Tom Wolfe. Click image to expand.Feeling nostalgic for a journalistic era I never experienced, I recently read Tom Wolfe's 1968 The Electric Kool-Aid Acid Test. I'd been warned that the New Journalists slathered their prose with slang, so I wasn't shocked to find nonstandard English on nearly every line: dig, trippy, groovy, grok, heads, hip, mysto and, of course, cool. This psychedelic time capsule led me to wonder about the relative stickiness of all these words--the omnipresence of cool versus the datedness of groovy and the dweeb cachet of grok, a Robert Heinlein coinage from Stranger in a Strange Land literally signifying to drink but implying profound understanding. Mysto, an abbreviation for mystical, seems to have fallen into disuse. It doesn't even have an Urban Dictionary entry.

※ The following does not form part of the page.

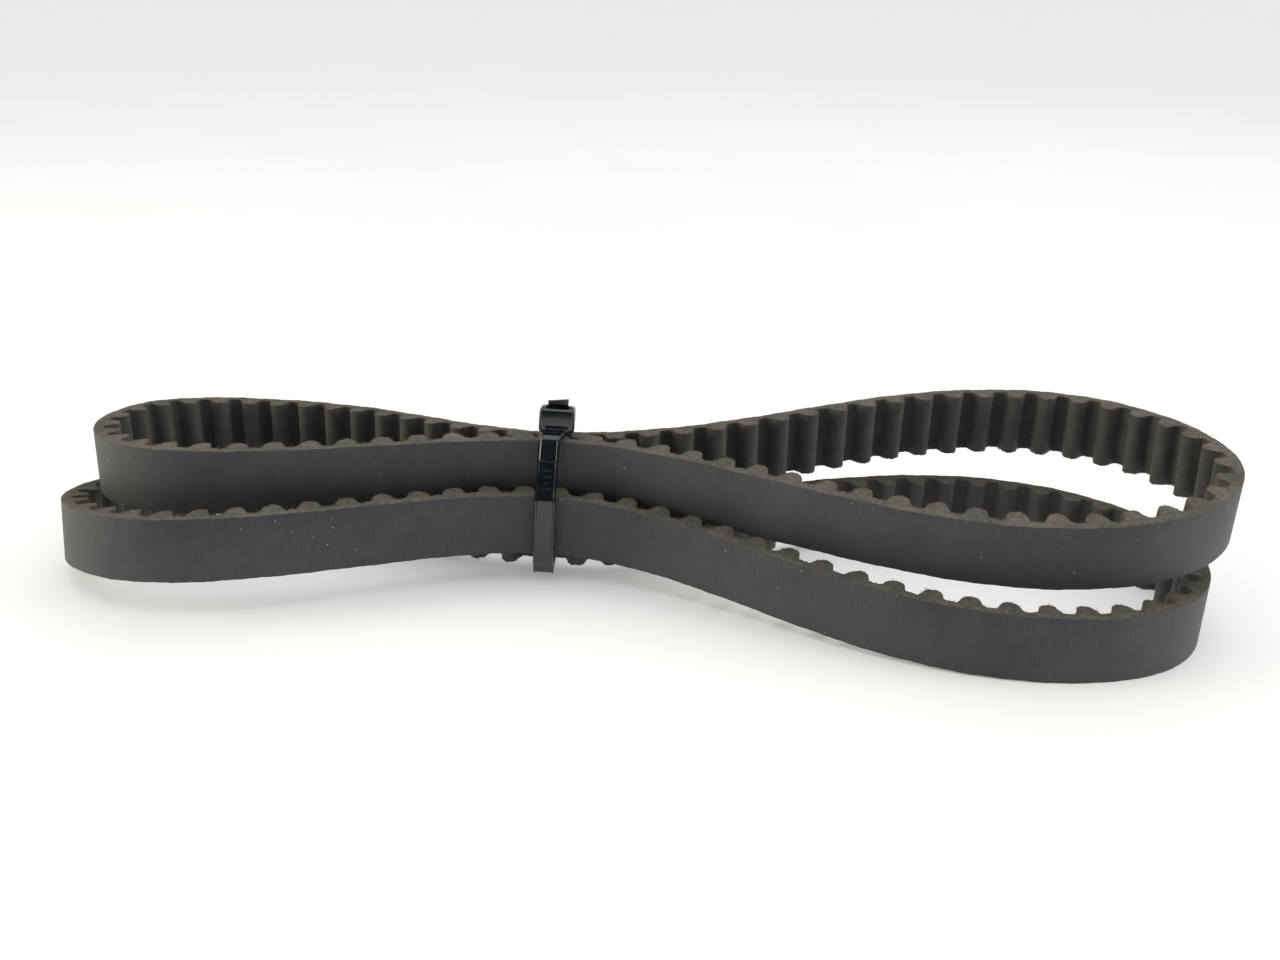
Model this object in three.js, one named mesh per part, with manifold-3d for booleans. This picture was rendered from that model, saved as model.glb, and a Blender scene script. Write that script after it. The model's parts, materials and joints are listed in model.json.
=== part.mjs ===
// A pair of identical toothed timing belts, stacked on their edges and pinched into a bow tie by a cable tie.
// Millimetres, +Z up. X runs along the pair, its front faces -Y, and it lies on the plane Z = 0.
import * as THREE from 'three';
import { LoftGeometry } from 'three/addons/geometries/LoftGeometry.js';
import { mergeVertices } from 'three/addons/utils/BufferGeometryUtils.js';
import Module from 'manifold-3d';

// Belt: rounded teeth at 8 mm pitch on an endless 608 mm loop. Depths run inwards from the pitch line.
const TEETH = 76;
const BELT_WIDTH = 15;
const BACK_RISE = 1.5; // pitch line out to the smooth back
const LAND_DEPTH = 0.7; // pitch line in to the land between two teeth
const TOOTH_HEIGHT = 3.4;
const TOOTH_HALF_BASE = 2.7;
const SHOULDER_HEIGHT = 2.3;
const SHOULDER_HALF_WIDTH = 2;
const CORD_THICKNESS = 0.6; // the wound cord layer, centred on the pitch line
const FACING_THICKNESS = 0.3; // nylon fabric moulded over the teeth
const BOND_GAP = 0.1; // kept between two bonded layers
const SHARP_TURN = THREE.MathUtils.degToRad(9); // a tooth space that turns more gets a station of its own
const LINE_SAMPLES = 1600;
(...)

There's no grand unified theory for why some slang terms live and others die. In fact, it's even worse than that: The very definition of slang is tenuous and clunky. Writing for the journal American Speech, Bethany Dumas and Jonathan Lighter argued in 1978 that slang must meet at least two of the following criteria: It lowers "the dignity of formal or serious speech or writing," it implies that the user is savvy (he knows what the word means, and knows people who know what it means), it sounds taboo in ordinary discourse (as in with adults or your superiors), and it replaces a conventional synonym. This characterization seems to open the door to words that most would not recognize as slang, including like in the quotative sense: "I was like ... and he was like." It replaces a conventional synonym (said), and certainly lowers seriousness, but is probably better categorized as a tic.